PROBLEM REQUIREMENTS:
Each entry has to be copied exactly, with nothing missed.

============

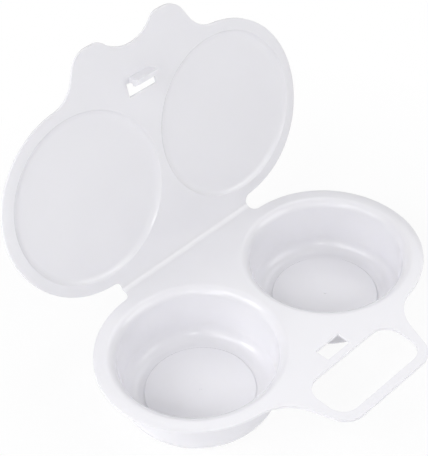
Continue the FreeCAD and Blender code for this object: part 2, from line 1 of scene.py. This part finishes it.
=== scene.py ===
# %% [markdown]
# # A microwave egg cooker with its lid up
# The part is one moulding of glossy white polypropylene: a flat tray with two round cups, and a lid
# that folds over it on a living hinge. Everything built here sits around them, in metres, with +Z
# up and the handle towards -Y.

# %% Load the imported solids
import math

import bpy
from mathutils import Matrix, Vector


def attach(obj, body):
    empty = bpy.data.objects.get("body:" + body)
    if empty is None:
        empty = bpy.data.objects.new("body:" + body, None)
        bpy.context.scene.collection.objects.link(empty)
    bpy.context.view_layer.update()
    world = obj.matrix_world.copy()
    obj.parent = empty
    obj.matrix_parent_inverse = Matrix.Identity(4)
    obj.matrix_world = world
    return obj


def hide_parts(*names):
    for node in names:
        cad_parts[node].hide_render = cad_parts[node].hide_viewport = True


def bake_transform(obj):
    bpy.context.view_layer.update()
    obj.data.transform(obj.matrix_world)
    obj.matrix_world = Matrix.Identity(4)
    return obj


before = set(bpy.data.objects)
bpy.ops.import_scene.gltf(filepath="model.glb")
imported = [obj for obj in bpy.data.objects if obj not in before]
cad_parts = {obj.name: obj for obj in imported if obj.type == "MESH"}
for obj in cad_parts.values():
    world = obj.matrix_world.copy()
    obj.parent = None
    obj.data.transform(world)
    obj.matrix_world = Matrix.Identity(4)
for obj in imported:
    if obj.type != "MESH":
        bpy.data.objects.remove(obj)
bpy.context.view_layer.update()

# %% [markdown]
# ## The camera
# The photograph looks down at the cooker from the left of its handle. A camera could be dragged
# into place by eye, but it is easier to correct when it is set from the way it looks: an azimuth, a
# height above the horizon, a small roll and a distance. Its target is found by moving sideways and
# up from the middle of the tray's top face.

# %% Camera
IMAGE_HEIGHT = 456      # pixels, the longer side of the picture
SENSOR = 0.036          # Blender's sensor along that side
MM_PER_METRE = 1000     # the lens is given in millimetres
TRAY_TOP_CENTRE = Vector((0, -0.00265, 0.0315))
AZIMUTH, ELEVATION, ROLL = (math.radians(a) for a in (-41.8556, 42.1601, -3.4387))
DISTANCE = 0.605035
FOCAL_PIXELS = 1225.403
TARGET_RIGHT, TARGET_UP = -0.024565, 0.035139
NEAREST_SEEN, FARTHEST_SEEN = 0.01, 20

back = Vector((math.sin(AZIMUTH) * math.cos(ELEVATION),
               -math.cos(AZIMUTH) * math.cos(ELEVATION), math.sin(ELEVATION)))
level_right = Vector((math.cos(AZIMUTH), math.sin(AZIMUTH), 0))
level_up = back.cross(level_right)
right = math.cos(ROLL) * level_right + math.sin(ROLL) * level_up
up = math.cos(ROLL) * level_up - math.sin(ROLL) * level_right
place = TRAY_TOP_CENTRE + TARGET_RIGHT * right + TARGET_UP * up + DISTANCE * back
turn = Matrix((right, up, back)).transposed().to_4x4()
camera_data = bpy.data.cameras.new("camera")
camera_data.lens = FOCAL_PIXELS / IMAGE_HEIGHT * SENSOR * MM_PER_METRE
camera_data.clip_start, camera_data.clip_end = NEAREST_SEEN, FARTHEST_SEEN
camera = bpy.data.objects.new("camera", camera_data)
bpy.context.scene.collection.objects.link(camera)
camera.matrix_world = Matrix.Translation(place) @ turn
bpy.context.scene.camera = camera
bpy.context.scene.view_settings.view_transform = "Standard"
print("camera at", [round(v, 4) for v in place], "lens", round(camera_data.lens, 2))

# %% [markdown]
# ## The surround
# The photograph is a cut-out on white. A stronger light would turn the background white, but it
# would bleach the cooker as well. So the surround is white only to the camera and to reflections,
# which Light Path tells apart, while the light that falls on the cooker comes from a pale sky.


# %% Helpers for nodes
def set_inputs(tree, node, inputs):
    """Sets a node's inputs by name: an output is linked in, and anything else is a value."""
    for name, value in inputs.items():
        if isinstance(value, bpy.types.NodeSocket):
            tree.links.new(value, node.inputs[name])
        else:
            node.inputs[name].default_value = value


def add_node(tree, kind, inputs, **settings):
    """A new shader node of this kind, with its settings and inputs."""
    node = tree.nodes.new("ShaderNode" + kind)
    for setting, value in settings.items():
        setattr(node, setting, value)
    set_inputs(tree, node, inputs)
    return node


def seen_directly(tree):
    """The output that is 1 for rays from the camera, a reflection or through glass, else 0."""
    path = add_node(tree, "LightPath", {}).outputs
    either = add_node(tree, "Math", {0: path["Is Camera Ray"], 1: path["Is Glossy Ray"]},
                      operation="MAXIMUM")
    any_of_them = add_node(tree, "Math", {0: either.outputs[0], 1: path["Is Transmission Ray"]},
                           operation="MAXIMUM")
    return any_of_them.outputs[0]


# %% World
WHITE = (1, 1, 1, 1)
SEEN_AS_WHITE = 1.0
SKY_COLOUR = (0.97, 0.975, 1.0, 1)
SKY_LIGHT = 0.2

world = bpy.data.worlds.new("surround")
bpy.context.scene.world = world
world.use_nodes = True
sky = world.node_tree
sky.nodes.clear()
lit = add_node(sky, "Background", {"Color": SKY_COLOUR, "Strength": SKY_LIGHT})
shown = add_node(sky, "Background", {"Color": WHITE, "Strength": SEEN_AS_WHITE})
lit_or_shown = add_node(sky, "MixShader", {"Fac": seen_directly(sky),
                                           1: lit.outputs[0], 2: shown.outputs[0]})
add_node(sky, "OutputWorld", {"Surface": lit_or_shown.outputs[0]})
print("world", world.name, "lights with strength", SKY_LIGHT)

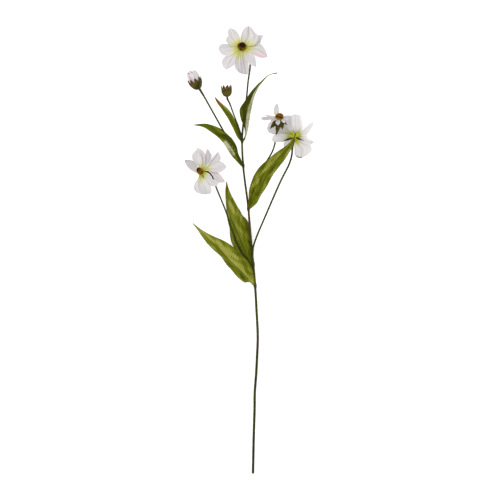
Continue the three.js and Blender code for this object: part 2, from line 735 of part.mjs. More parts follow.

============

REPLY TO THE TASK:
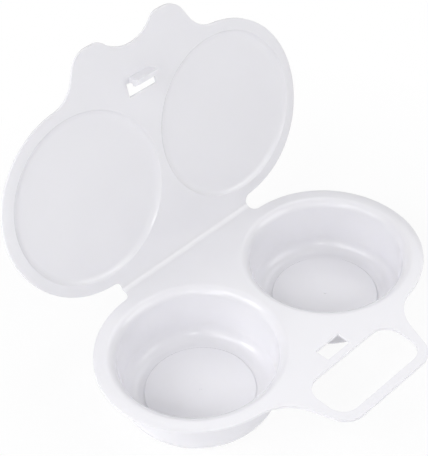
Continue the FreeCAD and Blender code for this object: part 2, from line 1 of scene.py. This part finishes it.
=== scene.py ===
# %% [markdown]
# # A microwave egg cooker with its lid up
# The part is one moulding of glossy white polypropylene: a flat tray with two round cups, and a lid
# that folds over it on a living hinge. Everything built here sits around them, in metres, with +Z
# up and the handle towards -Y.

# %% Load the imported solids
import math

import bpy
from mathutils import Matrix, Vector


def attach(obj, body):
    empty = bpy.data.objects.get("body:" + body)
    if empty is None:
        empty = bpy.data.objects.new("body:" + body, None)
        bpy.context.scene.collection.objects.link(empty)
    bpy.context.view_layer.update()
    world = obj.matrix_world.copy()
    obj.parent = empty
    obj.matrix_parent_inverse = Matrix.Identity(4)
    obj.matrix_world = world
    return obj


def hide_parts(*names):
    for node in names:
        cad_parts[node].hide_render = cad_parts[node].hide_viewport = True


def bake_transform(obj):
    bpy.context.view_layer.update()
    obj.data.transform(obj.matrix_world)
    obj.matrix_world = Matrix.Identity(4)
    return obj


before = set(bpy.data.objects)
bpy.ops.import_scene.gltf(filepath="model.glb")
imported = [obj for obj in bpy.data.objects if obj not in before]
cad_parts = {obj.name: obj for obj in imported if obj.type == "MESH"}
for obj in cad_parts.values():
    world = obj.matrix_world.copy()
    obj.parent = None
    obj.data.transform(world)
    obj.matrix_world = Matrix.Identity(4)
for obj in imported:
    if obj.type != "MESH":
        bpy.data.objects.remove(obj)
bpy.context.view_layer.update()

# %% [markdown]
# ## The camera
# The photograph looks down at the cooker from the left of its handle. A camera could be dragged
# into place by eye, but it is easier to correct when it is set from the way it looks: an azimuth, a
# height above the horizon, a small roll and a distance. Its target is found by moving sideways and
# up from the middle of the tray's top face.

# %% Camera
IMAGE_HEIGHT = 456      # pixels, the longer side of the picture
SENSOR = 0.036          # Blender's sensor along that side
MM_PER_METRE = 1000     # the lens is given in millimetres
TRAY_TOP_CENTRE = Vector((0, -0.00265, 0.0315))
AZIMUTH, ELEVATION, ROLL = (math.radians(a) for a in (-41.8556, 42.1601, -3.4387))
DISTANCE = 0.605035
FOCAL_PIXELS = 1225.403
TARGET_RIGHT, TARGET_UP = -0.024565, 0.035139
NEAREST_SEEN, FARTHEST_SEEN = 0.01, 20

back = Vector((math.sin(AZIMUTH) * math.cos(ELEVATION),
               -math.cos(AZIMUTH) * math.cos(ELEVATION), math.sin(ELEVATION)))
level_right = Vector((math.cos(AZIMUTH), math.sin(AZIMUTH), 0))
level_up = back.cross(level_right)
right = math.cos(ROLL) * level_right + math.sin(ROLL) * level_up
up = math.cos(ROLL) * level_up - math.sin(ROLL) * level_right
place = TRAY_TOP_CENTRE + TARGET_RIGHT * right + TARGET_UP * up + DISTANCE * back
turn = Matrix((right, up, back)).transposed().to_4x4()
camera_data = bpy.data.cameras.new("camera")
camera_data.lens = FOCAL_PIXELS / IMAGE_HEIGHT * SENSOR * MM_PER_METRE
camera_data.clip_start, camera_data.clip_end = NEAREST_SEEN, FARTHEST_SEEN
camera = bpy.data.objects.new("camera", camera_data)
bpy.context.scene.collection.objects.link(camera)
camera.matrix_world = Matrix.Translation(place) @ turn
bpy.context.scene.camera = camera
bpy.context.scene.view_settings.view_transform = "Standard"
print("camera at", [round(v, 4) for v in place], "lens", round(camera_data.lens, 2))

# %% [markdown]
# ## The surround
# The photograph is a cut-out on white. A stronger light would turn the background white, but it
# would bleach the cooker as well. So the surround is white only to the camera and to reflections,
# which Light Path tells apart, while the light that falls on the cooker comes from a pale sky.


# %% Helpers for nodes
def set_inputs(tree, node, inputs):
    """Sets a node's inputs by name: an output is linked in, and anything else is a value."""
    for name, value in inputs.items():
        if isinstance(value, bpy.types.NodeSocket):
            tree.links.new(value, node.inputs[name])
        else:
            node.inputs[name].default_value = value


def add_node(tree, kind, inputs, **settings):
    """A new shader node of this kind, with its settings and inputs."""
    node = tree.nodes.new("ShaderNode" + kind)
    for setting, value in settings.items():
        setattr(node, setting, value)
    set_inputs(tree, node, inputs)
    return node


def seen_directly(tree):
    """The output that is 1 for rays from the camera, a reflection or through glass, else 0."""
    path = add_node(tree, "LightPath", {}).outputs
    either = add_node(tree, "Math", {0: path["Is Camera Ray"], 1: path["Is Glossy Ray"]},
                      operation="MAXIMUM")
    any_of_them = add_node(tree, "Math", {0: either.outputs[0], 1: path["Is Transmission Ray"]},
                           operation="MAXIMUM")
    return any_of_them.outputs[0]


# %% World
WHITE = (1, 1, 1, 1)
SEEN_AS_WHITE = 1.0
SKY_COLOUR = (0.97, 0.975, 1.0, 1)
SKY_LIGHT = 0.2

world = bpy.data.worlds.new("surround")
bpy.context.scene.world = world
world.use_nodes = True
sky = world.node_tree
sky.nodes.clear()
lit = add_node(sky, "Background", {"Color": SKY_COLOUR, "Strength": SKY_LIGHT})
shown = add_node(sky, "Background", {"Color": WHITE, "Strength": SEEN_AS_WHITE})
lit_or_shown = add_node(sky, "MixShader", {"Fac": seen_directly(sky),
                                           1: lit.outputs[0], 2: shown.outputs[0]})
add_node(sky, "OutputWorld", {"Surface": lit_or_shown.outputs[0]})
print("world", world.name, "lights with strength", SKY_LIGHT)

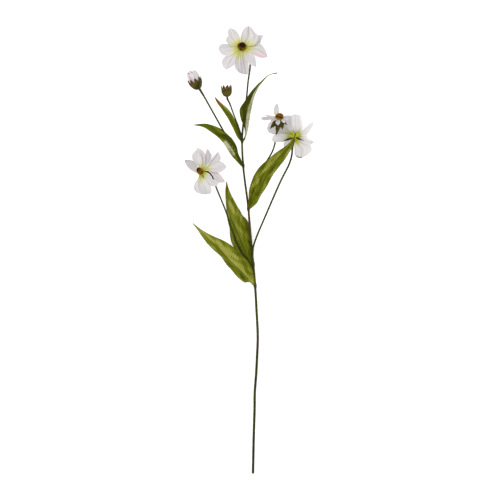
Continue the three.js and Blender code for this object: part 2, from line 735 of part.mjs. More parts follow.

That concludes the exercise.